Certains locataires présents, comme Christine Autheman, ont demandé une mutation au même endroit, dans appartement refait à neuf. « Mon F3 était à 400 euros par mois, les nouveaux sont à 750 euros, ils [la SDH] ne les loueront jamais ! », s’exclame Christine Autheman. Même chose pour Marie Aubertin : habitante du 30, mitoyenne du 40, elle a subi tous les inconvénients de la rénovation, sans que son appartement ne soit rénové. Depuis 2005, elle demande sans succès une mutation.

D’autres remarques sont portées par les habitants. Beaucoup d’entre eux ont par exemple noué de bonnes relations avec les ouvriers et ont été témoins de leurs conditions anormales de travail tant sur le plan de leur sécurité que sur celui du temps de travail, sans parler de ceux logés sur place travaillant hors horaire et le dimanche. Par ailleurs, la question de l’éventuelle réhabilitation du 30 galerie de l’Arlequin, mitoyen, reste ouverte.

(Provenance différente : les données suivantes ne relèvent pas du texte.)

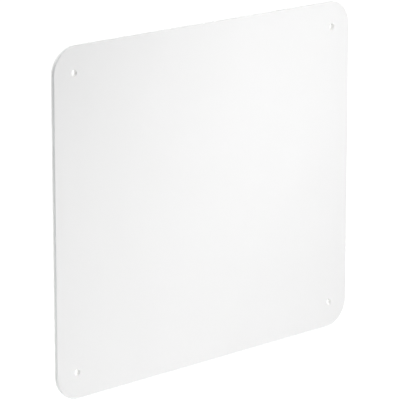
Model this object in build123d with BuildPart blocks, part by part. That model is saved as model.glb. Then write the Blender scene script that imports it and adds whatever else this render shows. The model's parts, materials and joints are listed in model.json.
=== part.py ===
"""Flat rectangular mirror panel that screws to a wall through a hole near each corner.

The panel is a bonded stack. From the wall to the front it holds a backing board, an adhesive sheet,
the mirror's back lacquer, its aluminium coat, a clear acrylic sheet with an arrised front edge, and a
white protective film that peels off the face. A ring of sealant closes the edge of the thin layers, and
a flanged sleeve in each hole takes the clamping load of the screw.

Units are millimetres. +Z is up, the face looks along -Y and the wall face lies in the plane Y = 0,
with the origin in the middle of the four holes. Depths are measured from the wall face towards -Y.
"""

import math
import os

from build123d import *

# Outline and screw holes
panel_width = 600.0
panel_height = 500.0
corner_radius = 40.0
hole_inset = 38.0
screw_bore = 10.0

# The stack, from the wall to the front
board_thickness = 2.5
adhesive_thickness = 0.25
lacquer_thickness = 0.1
coat_thickness = 0.05
acrylic_thickness = 3.0
film_thickness = 0.1

# Edges
arris = 0.6
board_edge_break = 0.3
seal_width = 2.0

# Sleeves in the screw holes
sleeve_wall = 1.0
sleeve_gap = 0.1
flange_overhang = 3.0
flange_thickness = 1.0
flange_edge_break = 0.2

# The film is punched a little wider than the screw bore, and stops where the acrylic's arris starts.
# It folds back along a line this far from the panel's centre, towards the top right corner.
film_hole_gap = 0.3
fold_distance = 100.0

# Places that follow from the sizes above
adhesive_depth = board_thickness
lacquer_depth = adhesive_depth + adhesive_thickness
coat_depth = lacquer_depth + lacquer_thickness
acrylic_depth = coat_depth + coat_thickness
film_depth = acrylic_depth + acrylic_thickness
hole_spacing_x = panel_width - 2 * hole_inset
hole_spacing_z = panel_height - 2 * hole_inset
sleeve_diameter = screw_bore + 2 * sleeve_wall
flange_diameter = sleeve_diameter + 2 * flange_overhang
sleeve_hole = sleeve_diameter + 2 * sleeve_gap
flange_recess = flange_diameter + 2 * sleeve_gap
seal_hole = sleeve_hole + 2 * seal_width
film_hole = screw_bore + 2 * film_hole_gap
hole_places = GridLocations(hole_spacing_x, hole_spacing_z, 2, 2)

CORNER_NAMES = ("bottom_left", "top_left", "bottom_right", "top_right")


def at_depth(depth):
    """Plane parallel to the wall, facing the front, at a depth from the wall face."""
    return Plane.XZ.offset(depth)


def draw_outline(setback, mode=Mode.ADD):
    """Panel outline moved in by a setback."""
    width = panel_width - 2 * setback
    height = panel_height - 2 * setback
    RectangleRounded(width, height, corner_radius - setback, mode=mode)


def draw_sheet(setback, hole_diameter):
    """Panel outline moved in by a setback, with a round hole at each screw."""
    draw_outline(setback)
    with hole_places:
        Circle(hole_diameter / 2, mode=Mode.SUBTRACT)


def write_part(built, name):
    """Labels a finished piece and writes it as one STEP file."""
    built.part.label = name
    export_step(built.part, f"parts/{name}.step")


def make_backing_board():
    """Rigid foamed board that lies on the wall, recessed for the sleeve flanges."""
    with BuildPart() as board:
        with BuildSketch(at_depth(0)):
            draw_sheet(0, sleeve_hole)
        extrude(amount=board_thickness)
        wall_face = board.faces().sort_by(Axis.Y)[-1]
        chamfer(wall_face.outer_wire().edges(), board_edge_break)
        with BuildSketch(at_depth(0)):
            with hole_places:
                Circle(flange_recess / 2)
        extrude(amount=flange_thickness, mode=Mode.SUBTRACT)
    write_part(board, "backing_board")


def make_inner_layer(name, depth, thickness):
    """Thin layer inside the sealed edge: adhesive, lacquer or aluminium coat."""
    with BuildPart() as layer:
        with BuildSketch(at_depth(depth)):
            draw_sheet(seal_width, seal_hole)
        extrude(amount=thickness)
    write_part(layer, name)


def make_edge_seal():
    """Sealant that rings the thin layers at the outline and round each sleeve."""
    with BuildPart() as seal:
        with BuildSketch(at_depth(adhesive_depth)):
            draw_outline(0)
            draw_outline(seal_width, mode=Mode.SUBTRACT)
        extrude(amount=acrylic_depth - adhesive_depth)
        with BuildSketch(at_depth(adhesive_depth)):
            with hole_places:
                Circle(seal_hole / 2)
                Circle(sleeve_hole / 2, mode=Mode.SUBTRACT)
        extrude(amount=acrylic_depth - adhesive_depth)
    write_part(seal, "edge_seal")


def make_acrylic_sheet():
    """Clear sheet whose back carries the mirror; its front edge has a polished arris."""
    with BuildPart() as sheet:
        with BuildSketch(at_depth(acrylic_depth)):
            draw_sheet(0, sleeve_hole)
        extrude(amount=acrylic_thickness)
        front_face = sheet.faces().sort_by(Axis.Y)[0]
        chamfer(front_face.outer_wire().edges(), arris)
    write_part(sheet, "acrylic_sheet")


def make_sleeve(name, place):
    """Flanged sleeve, pushed in from the wall side until its flange sits in the board."""
    with BuildPart() as sleeve:
        with BuildSketch(at_depth(0)):
            with Locations(place.position):
                Circle(sleeve_diameter / 2)
        extrude(amount=film_depth)
        with BuildSketch(at_depth(0)):
            with Locations(place.position):
                Circle(flange_diameter / 2)
        extrude(amount=flange_thickness)
        wall_face = sleeve.faces().sort_by(Axis.Y)[-1]
        chamfer(wall_face.outer_wire().edges(), flange_edge_break)
        with BuildSketch(at_depth(0)):
            with Locations(place.position):
                Circle(screw_bore / 2)
        extrude(amount=film_depth, mode=Mode.SUBTRACT)
    write_part(sleeve, name)


def make_film(name, kept_side):
    """One side of the protective film, cut along the line where it folds back."""
    fold_reach = fold_distance / math.sqrt(2)
    fold_plane = Plane(origin=(fold_reach, 0, fold_reach), z_dir=(1, 0, 1))
    with BuildPart() as film:
        with BuildSketch(at_depth(film_depth)):
            draw_sheet(arris, film_hole)
        extrude(amount=film_thickness)
        split(bisect_by=fold_plane, keep=kept_side)
    write_part(film, name)


os.makedirs("parts", exist_ok=True)
make_backing_board()
make_inner_layer("adhesive_sheet", adhesive_depth, adhesive_thickness)
make_inner_layer("back_lacquer", lacquer_depth, lacquer_thickness)
make_inner_layer("mirror_coat", coat_depth, coat_thickness)
make_edge_seal()
make_acrylic_sheet()
for corner_name, hole_place in zip(CORNER_NAMES, hole_places):
    make_sleeve(f"sleeve_{corner_name}", hole_place)
make_film("film_main", Keep.BOTTOM)
make_film("film_flap", Keep.TOP)
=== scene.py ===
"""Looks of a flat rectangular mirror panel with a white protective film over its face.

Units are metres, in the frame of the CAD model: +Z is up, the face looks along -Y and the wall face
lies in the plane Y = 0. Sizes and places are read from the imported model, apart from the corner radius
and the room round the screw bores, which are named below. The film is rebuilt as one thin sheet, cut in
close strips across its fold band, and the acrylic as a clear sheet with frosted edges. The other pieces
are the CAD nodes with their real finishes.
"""

import json
import math

import bmesh
import bpy
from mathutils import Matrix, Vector


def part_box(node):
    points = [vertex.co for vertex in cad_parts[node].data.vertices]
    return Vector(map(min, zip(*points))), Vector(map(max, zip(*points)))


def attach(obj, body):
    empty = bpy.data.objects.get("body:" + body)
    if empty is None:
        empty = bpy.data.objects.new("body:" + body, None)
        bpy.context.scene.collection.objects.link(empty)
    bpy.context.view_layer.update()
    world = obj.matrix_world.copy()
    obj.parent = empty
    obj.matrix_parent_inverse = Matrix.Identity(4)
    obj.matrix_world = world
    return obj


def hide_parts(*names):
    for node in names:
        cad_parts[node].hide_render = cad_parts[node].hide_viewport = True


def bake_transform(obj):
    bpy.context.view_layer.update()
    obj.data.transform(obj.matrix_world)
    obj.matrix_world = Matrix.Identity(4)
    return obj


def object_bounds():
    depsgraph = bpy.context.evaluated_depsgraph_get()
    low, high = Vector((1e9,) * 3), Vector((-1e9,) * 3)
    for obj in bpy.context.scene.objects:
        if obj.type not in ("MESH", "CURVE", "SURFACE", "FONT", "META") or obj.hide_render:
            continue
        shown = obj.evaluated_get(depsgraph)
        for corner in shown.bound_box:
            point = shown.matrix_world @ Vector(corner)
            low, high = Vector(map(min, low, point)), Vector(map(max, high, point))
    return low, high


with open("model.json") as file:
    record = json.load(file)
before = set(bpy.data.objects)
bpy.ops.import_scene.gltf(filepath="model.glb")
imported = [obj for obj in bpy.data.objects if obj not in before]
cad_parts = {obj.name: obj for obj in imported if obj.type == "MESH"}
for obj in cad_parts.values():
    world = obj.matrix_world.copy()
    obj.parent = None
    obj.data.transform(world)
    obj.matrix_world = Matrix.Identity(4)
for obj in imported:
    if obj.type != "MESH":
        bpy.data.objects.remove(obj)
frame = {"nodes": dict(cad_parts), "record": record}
cad_low, cad_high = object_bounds()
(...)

Le Crieur aurait voulu avoir des réponses à ces questions, mais la SDH reste muette. Quelques jours plus tard, nouvel appel de la chargée de com’ : « Vos questions sont très pertinentes. On [la SDH] s’est dit que les locataires devaient aussi se poser les mêmes questions. Nous avons donc décidé de créer une foire aux questions [FAQ], notamment à destination des locataires. Laissez-nous le temps de terminer cette FAQ et vous aurez les réponses à vos questions. » Le Crieur attend toujours la publication de la FAQ.